Prior work from Microsoft Principal Researcher and Research Manager Mary Czerwinski; Professor Gloria Mark from the University of California, Irvine; Microsoft Senior Research Software Development Engineer Paul Johns; and myself has shown there’s value in relaxing and replenishing mental energy via interactions with non-work-related applications such as social media. However, there’s growing concern around the difficulty of disengaging from such interactions and returning to more cognitively demanding work—that is, the tasks people are breaking from, either intentionally or in response to an external interruption like a notification. A 2007 paper authored by me and Eric Horvitz, Technical Fellow and Microsoft Research Labs Director, found people can get entangled in a chain of diversion after getting distracted by a notification, taking them upward of 15 minutes to find and resume the interrupted activity.
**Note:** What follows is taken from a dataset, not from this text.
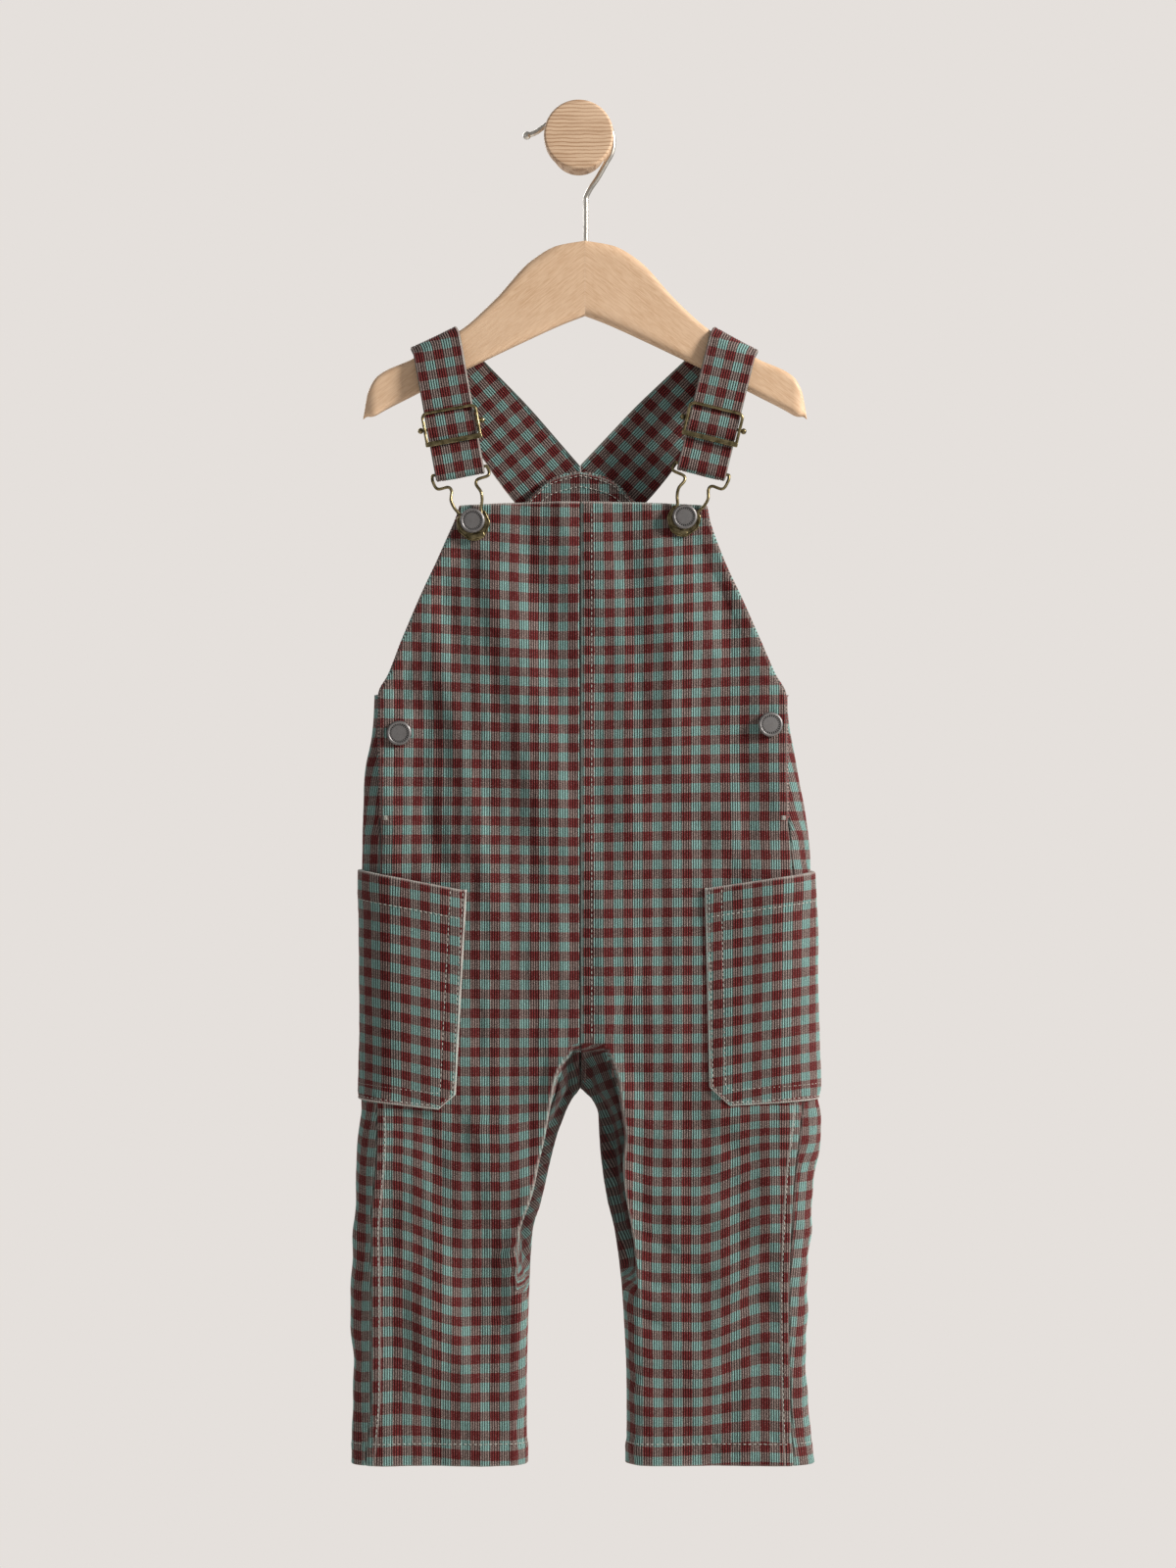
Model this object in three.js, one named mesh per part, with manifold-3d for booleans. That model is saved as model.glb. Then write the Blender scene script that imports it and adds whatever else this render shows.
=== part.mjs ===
// Toddler's bib overalls in checked needlecord, hung by their straps over a wooden hanger
// whose wire hook hangs on a round wooden wall peg.
// Millimetres. x runs to the viewer's right, y into the wall, z up.
// The origin is the middle of the peg's flat back, on the wall. Left and right are the viewer's.
// Everything but the peg is drawn about the hanger's middle, a little to the right of the peg's.
// A drop is a distance below the origin, a depth is a distance in front of the wall,
// and a reach is a distance outwards from the centre seam.

import * as THREE from 'three';
import Module from 'manifold-3d';
import { mergeVertices } from 'three/addons/utils/BufferGeometryUtils.js';

// Cloth
const PANEL_CLOTH = 1.8;
const POCKET_CLOTH = 1.8;
const STRAP_CLOTH = 2.4;
const SEAM_GAP = 0.3;
const SEAM_X = -3;

// Body of the garment
const BIB_TOP = 231.5;
const BIB_CORNER_FALL = 2.5;
const OPENING_TOP = 353;
const LEVEL_TOP = 362;
const HEM = 843;
const LEVEL_STEP = 27;
const FLAT_COLUMNS = 6;
const EDGE_COLUMNS = 3;
const WRAP_COLUMNS = 2;
const TURN_COLUMNS = 4;
const YOKE_ROWS = 6;
const SHOULDER_SHARE = 0.85;
const COLUMN_CROWDING = 1.5;

// The front panel's outer edge and the whole outline, as reaches on each side.
// flare lifts the front panel off the back panel along the side opening.
const OUTLINE = [
  { drop: 231, edgeL: 76, edgeR: 80, outL: 100, outR: 104, flare: 15 },
  { drop: 243, edgeL: 79.5, edgeR: 82, outL: 104, outR: 107, flare: 15 },
  { drop: 268, edgeL: 90, edgeR: 90.5, outL: 111, outR: 113, flare: 15 },
  { drop: 293, edgeL: 101.5, edgeR: 102, outL: 118, outR: 120, flare: 15 },
  { drop: 318, edgeL: 112, edgeR: 113, outL: 124, outR: 126, flare: 17 },
  { drop: 342, edgeL: 121.5, edgeR: 123.5, outL: 128.5, outR: 130, flare: 19 },
  { drop: 354, edgeL: 127.5, edgeR: 130, outL: 130, outR: 131.5, flare: 20 },
  { drop: 380, edgeL: 127.5, edgeR: 131, outL: 132, outR: 135, flare: 20 },
  { drop: 404, edgeL: 127, edgeR: 131, outL: 135.5, outR: 138.5, flare: 17 },
  { drop: 425, edgeL: 126.5, edgeR: 131.5, outL: 137, outR: 141.5, flare: 11 },
  { drop: 432, edgeL: 126.5, edgeR: 131.5, outL: 137.5, outR: 142.5, flare: 8 },
  { drop: 446, edgeL: 126.5, edgeR: 133, outL: 138, outR: 144.5, flare: 0 },
  { drop: 466, edgeL: 127, edgeR: 134.5, outL: 138.5, outR: 146, flare: 0 },
  { drop: 516, edgeL: 128, edgeR: 138, outL: 139, outR: 150, flare: 0 },
  { drop: 605, edgeL: 129, edgeR: 141, outL: 139, outR: 150, flare: 0 },
  { drop: 634, edgeL: 128.7, edgeR: 138.8, outL: 141.2, outR: 150.7, flare: 0 },
  { drop: 654, edgeL: 129.8, edgeR: 136.3, outL: 142.5, outR: 148.3, flare: 0 },
  { drop: 696, edgeL: 133, edgeR: 133.8, outL: 142.6, outR: 146.4, flare: 0 },
  { drop: 740, edgeL: 132.5, edgeR: 132.5, outL: 143.8, outR: 144.2, flare: 0 },
  { drop: 797, edgeL: 132.6, edgeR: 133.2, outL: 143.8, outR: 142.5, flare: 0 },
  { drop: 843, edgeL: 136, edgeR: 135, outL: 143.8, outR: 144.8, flare: 0 },
];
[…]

In the work, we recommended subtly reminding people of their suspended activities by bringing the interrupted task window into the foreground.

In our first CHI paper, “Casual Microtasking: Embedding Microtasks in Facebook,” Microsoft Chief Scientist Jaime Teevan; Ph.D. student Nathan Hahn, a Microsoft intern at the time of the work; and I explored how incorporating writing microtasks into individuals’ Facebook feeds could serve as a subtle reminder to return to work. Using a Google Chrome extension, we leveraged the Play Write workflow engine to fetch predetermined microtasks belonging to the user’s Word documents from the cloud and integrated them into their news feed as microtask cards.

Contrary to concerns we heard about “ruining Facebook by showing ‘work’ in the newsfeed,” we found people ignored the microtask cards for the first couple of minutes and occasionally engaged with the cards to casually complete some tasks. People preferred doing the microtasks that were easy, low-effort, and required little context so their Facebook experience would be minimally impacted. Interestingly, about 20 percent of the time, interactions with the microtasks were followed by launching Word, suggesting the tasks sometimes served their purpose as reminders. Users also reported finding this to be a noncommittal way of interacting with documents they weren’t actively editing, raising awareness of other work on their to-do lists. Overall, these findings showed how interweaving microtasks and non-work-related activities could contribute to progress on bigger projects without negatively impacting the experience. At the same time, the microtasks could play a role in nudging people to disengage from possible chains of diversion and resume their work activities.

Attention management and productivity on the road

In our second paper, “An Exploration of Speech-Based Productivity Support in the Car,” Teevan; Accenture Technology Labs Researcher Nikolas Martelaro, a Microsoft intern at the time; and I looked at using micromoments in a common scenario where there are potentially many—commuting via car.

In enabling people to take advantage of this time, we not only need to meet a gap in technology but more importantly ensure such technology doesn’t distract users from the primary focus of driving. Prior research of ours around what we know about driving and divided attention and how it can be used to improve driver safety led us to an interesting question: Could microtasks interspersed across low-demand moments during driving provide safer alternatives to prototypical distractions drivers face or engage in? Such diversions can include making phone calls via Bluetooth, engaging with in-vehicle systems via speech, or simple mind-wandering.

Iqbal and her co-authors explored the potential of micromoments in the common scenario of commuting via car. Study participants in a simulated driving environment were given microtasks by a system that took into account driving difficulty before presenting them and that also provided driving alerts.

Study participants were asked to create content for Word documents or PowerPoint decks via speech while driving a simulation vehicle in a simulated environment where driving complexity was very low. A series of microtasks were managed by an underlying system that accounted for driving difficulty before presenting them. The system also provided additional driving support by alerting the driver to various road conditions, similar to how a passenger may help a driver while having a conversation.

Our explorations revealed careful consideration is needed while designing such in-vehicle intelligent systems. While microtasks allowed users to create content without negatively impacting driving performance, users were sensitive to the mental demands of the microtasks. The driving support function was viewed positively, and users were generally receptive to the idea of an intelligent system helping them better manage their attention in the car, demonstrating such a scenario can offer an opportunity to complete microtasks when those microtasks are presented carefully. This research is only an initial step. Extensive further research is necessary, and user state and road conditions must always factor into deciding when, how, and what in-vehicle interactions should be presented to drivers so driving safety is not compromised.

Freeing up more time in your day

The concept of microproductivity isn’t about filling every micromoment with productive tasks; accounting for every minute in that way can be harmful to overall well-being. But we feel confident that strategically using micromoments can offer great benefit. We believe by carefully considering a user’s commitments, available resources, and need for mentally offloading tasks, we can provide a minimally intrusive way of directing their attention to the task that makes the most sense given the context. In an almost paradoxical way, separating out microtasks that can be addressed later can help people better focus on the aspects of the larger project that are currently most important, reducing the need to switch gears within a task itself. The idea of microproductivity provides the scaffolding needed to quickly offload these tasks and pick them up later so the current flow and focus is not disrupted.

We envision that by productively using micromoments, people can unlock an extra hour’s worth of work without having to allocate that extra hour all at once, decreasing wasted time and making room for other activities and priorities they care about and enjoy. Our ongoing research is intended to understand and design for the challenges in this vision.